David meant exactly what he said; “be a man”. He had the same intention that Hanna, at the very beginning of the book of David’s life, had when she prayed that her Samuel would be a “man”. Hanna requested that her son be average. She wanted a normal son. Of course she dreamed of her son accomplishing great things, as he certainly did, but she wanted Samuel to achieve his greatness without the burden of being an entirely different level of human being.

Solomon was already different. He was not usual in any manner or form. He was, at twelve years old, extraordinary, exactly what we would expect from the man who would build the Temple and raise Israel to its greatest strength and glory in its history before and after. David wanted Solomon to be a ”man”, a normal person. The father understood that his great son would marry a thousand wives in his conviction that his gifts would protect him. Solomon’s greatness would help him gather riches beyond imagination, something that no ordinary man could do.

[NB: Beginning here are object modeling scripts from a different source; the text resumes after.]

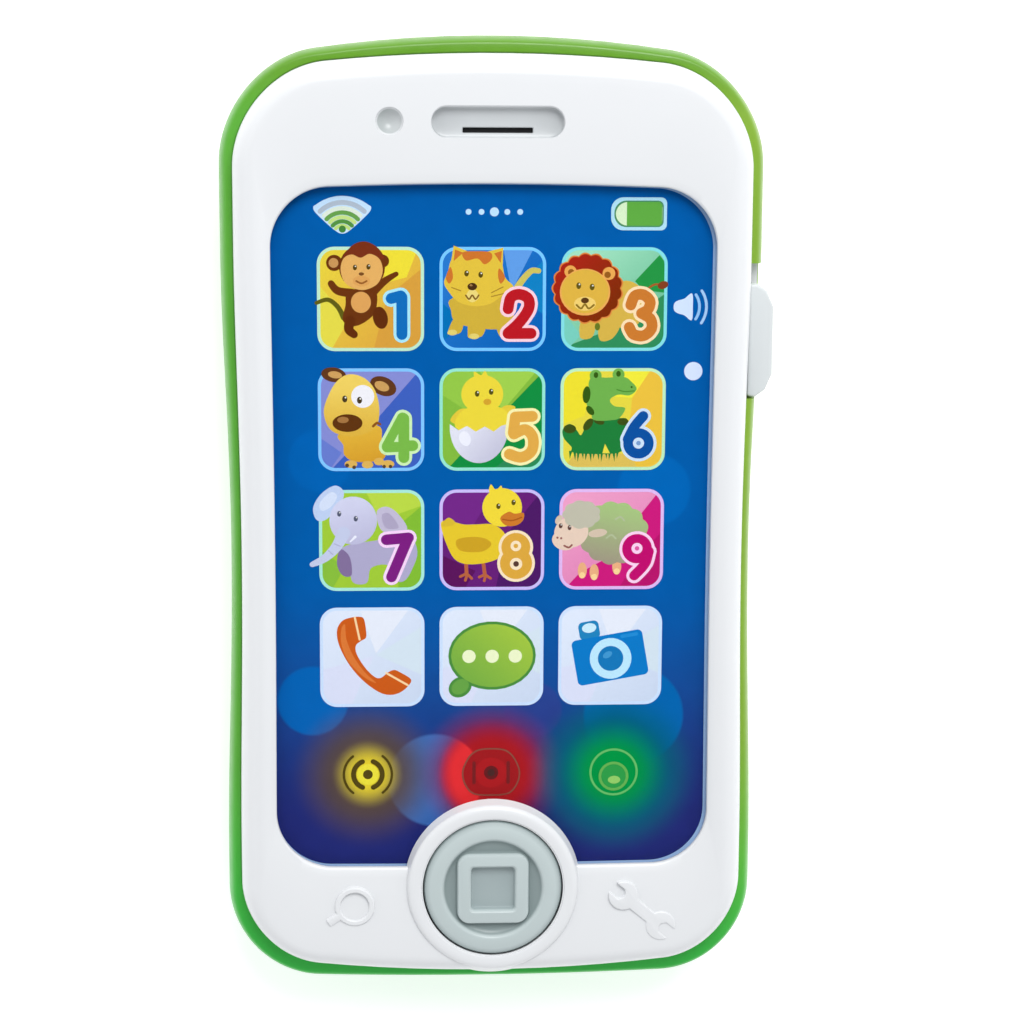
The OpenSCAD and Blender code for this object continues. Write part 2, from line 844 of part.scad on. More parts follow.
module battery_door() {
    z0 = 0.1;
    color("yellowgreen")
        difference() {
            union() {
                rounded_plate([-door_half_w, door_half_w], door_y, door_r, z0, door_t);
                // stiffening frame inside the bay
                difference() {
                    bar([-bay_half_w + 0.3, bay_half_w - 0.3],
                        [bay_y - bay_half_l + 0.3, bay_y + bay_half_l - 0.3], [z0 + 1, z0 + 2.7]);
                    bar([-bay_half_w + 1.5, bay_half_w - 1.5],
                        [bay_y - bay_half_l + 1.5, bay_y + bay_half_l - 1.5], [z0, z0 + 4]);
                }
                post([0, door_screw_y], 4.1, z0, 5.5);
            }
            post([0, door_screw_y], 2.8, -1, 3.4);
            post([0, door_screw_y], 1.35, 3, 6);
            // grip grooves
            for (k = [0:3])
                bar([-6 + k, 6 - k], [door_y[0] + 4 + 2 * k, door_y[0] + 4.9 + 2 * k], [-1, z0 + 0.5]);
        }
}

module door_screw() {
    color("silver")
        screw_up([0, door_screw_y], 3.4, head_r = 2.5, head_h = 1.5, shank_r = 1.2, shank_l = 6.2);
}

module door_screw_insert() {
    color("goldenrod")
        difference() {
            post([0, door_screw_y], insert_r, insert_z[0], insert_z[1]);
            post([0, door_screw_y], 1.25, insert_z[0] - 1, insert_z[1] + 1);
        }
}

module housing_screws() {
    color("silver")
        for (xy = housing_screw_xy)
            screw_up(xy, screw_seat_z, head_r = 2.5, head_h = 1.6, shank_r = 1.2, shank_l = 11.5);
}

rear_shell();
front_bezel();
screen_window();
screen_film();
touch_board();
touch_board_screws();
main_board();
main_board_screws();
led_shroud();
led_yellow();
led_red();
led_green();
controller_blob();
capacitor();
crystal();
resistors();
flex_connectors();
flex_cable();
home_button();
home_button_dome();
switch_knob();
slide_switch_case();
slide_switch_actuator();
speaker_frame();
speaker_magnet();
speaker_cone();
speaker_gasket();
speaker_clamp();
speaker_clamp_screws();
speaker_wires();
earpiece_cloth();
battery_1();
battery_2();
battery_3();
battery_contacts();
battery_springs();
battery_wires();
battery_door();
door_screw();
door_screw_insert();
housing_screws();
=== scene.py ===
import math

import bpy
from mathutils import Matrix, Vector, geometry
from mathutils.bvhtree import BVHTree
from mathutils.interpolate import poly_3d_calc


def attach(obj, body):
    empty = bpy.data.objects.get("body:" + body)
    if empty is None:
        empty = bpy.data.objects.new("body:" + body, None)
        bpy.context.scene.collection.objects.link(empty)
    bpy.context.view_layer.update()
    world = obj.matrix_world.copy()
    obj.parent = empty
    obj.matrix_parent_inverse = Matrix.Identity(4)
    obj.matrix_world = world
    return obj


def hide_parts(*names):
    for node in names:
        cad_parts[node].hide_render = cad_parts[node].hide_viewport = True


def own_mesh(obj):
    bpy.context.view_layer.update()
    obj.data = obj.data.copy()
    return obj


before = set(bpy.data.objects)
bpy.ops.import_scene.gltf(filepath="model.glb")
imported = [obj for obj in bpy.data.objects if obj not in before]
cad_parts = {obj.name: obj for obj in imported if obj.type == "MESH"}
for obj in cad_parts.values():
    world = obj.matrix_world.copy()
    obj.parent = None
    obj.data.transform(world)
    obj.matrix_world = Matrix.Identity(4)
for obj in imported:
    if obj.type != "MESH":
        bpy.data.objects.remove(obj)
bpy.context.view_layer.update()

# A toy cell phone that lies on its back: X across, Y towards its top end, Z out of its face.
# Shapes are worked out in millimetres, and become metres when their mesh is made.

MM = 0.001
scene = bpy.context.scene

# ---- design values, in millimetres ----

# An outline is half width, waist, top, bottom, top crown, bottom crown, top and bottom corner radius
RIM = (42.8, 1.1, 76.4, 76.4, 4.8, 1.2, 15.0, 14.8)
BEZEL = (40.4, 0.66, 73.6, 73.6, 3.2, 3.2, 14.4, 12.4)
SCREEN = (34.6, 0.25, 53.8, 55.4, 0.9, 0.3, 9.0, 9.0)
WAIST_Y, WAIST_L, CROWN_L = -4.0, 52.0, 40.0
CORNER_STEPS, END_STEPS, SIDE_STEPS = 26, 10, 26

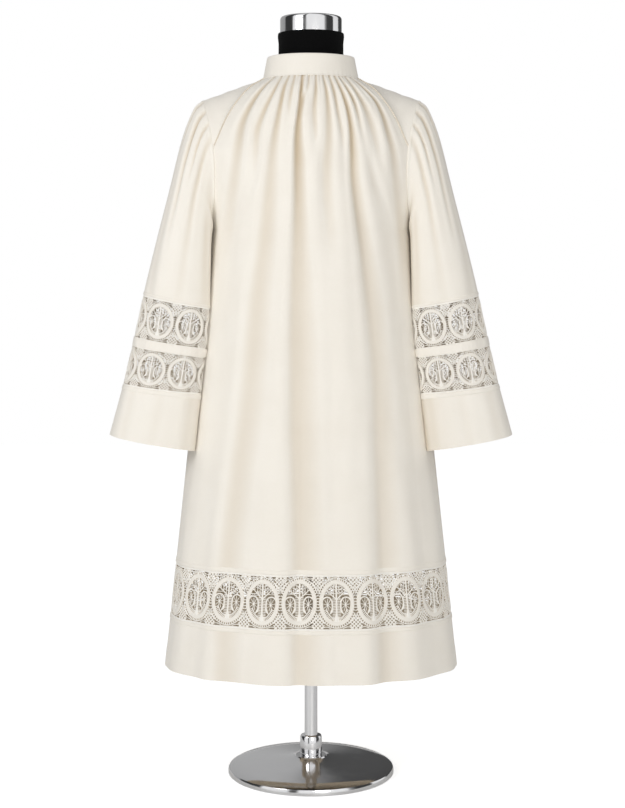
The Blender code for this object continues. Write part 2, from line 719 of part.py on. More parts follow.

Solomon’s astonishing gifts would protect him from any of the potential problems predicted in the Torah. The exceptional Solomon would not need to maintain the type of basic human connection with his subjects that King David treasured. The father understood that someone with such remarkable gifts would always be driven to accomplish the amazing, just as everyone expected their final words, spoken as King David lay on his deathbed would be so significant and noteworthy.

David used this ultimate meeting to urge his son to live as a man, a normal man, not to constantly strive for the unusual and great. He wanted his son to retain some basic sense of being a human being. Only then would the wisdom he would need to fulfill all his father’s requests to reflect his humanity and win the respect and love of his people.

Jacob too, understood when he spoke to Joseph, the viceroy of Egypt, the man who saved and fed numerous countries; that he was speaking to an extraordinary human being. Jacob knew that he was bidding farewell to twelve remarkable human beings who were different from absolutely everyone else. He recognized how their sense of being special had clouded their lives, whether it was Joseph and his dreams, or the brothers’ willingness to sell a brother into slavery and never be able to accept responsibility. Jacob wanted his sons and all his descendants to always remember that, no matter how special, a person must always remain a person. No one can afford to live with the constant conviction that he or she is so special that the normal rules of life do not apply. Jacob addressed the extraordinary qualities of each of his sons, but he also spoke to the humanity of each. Jacob too wished that each of his sons would “Be A Man!”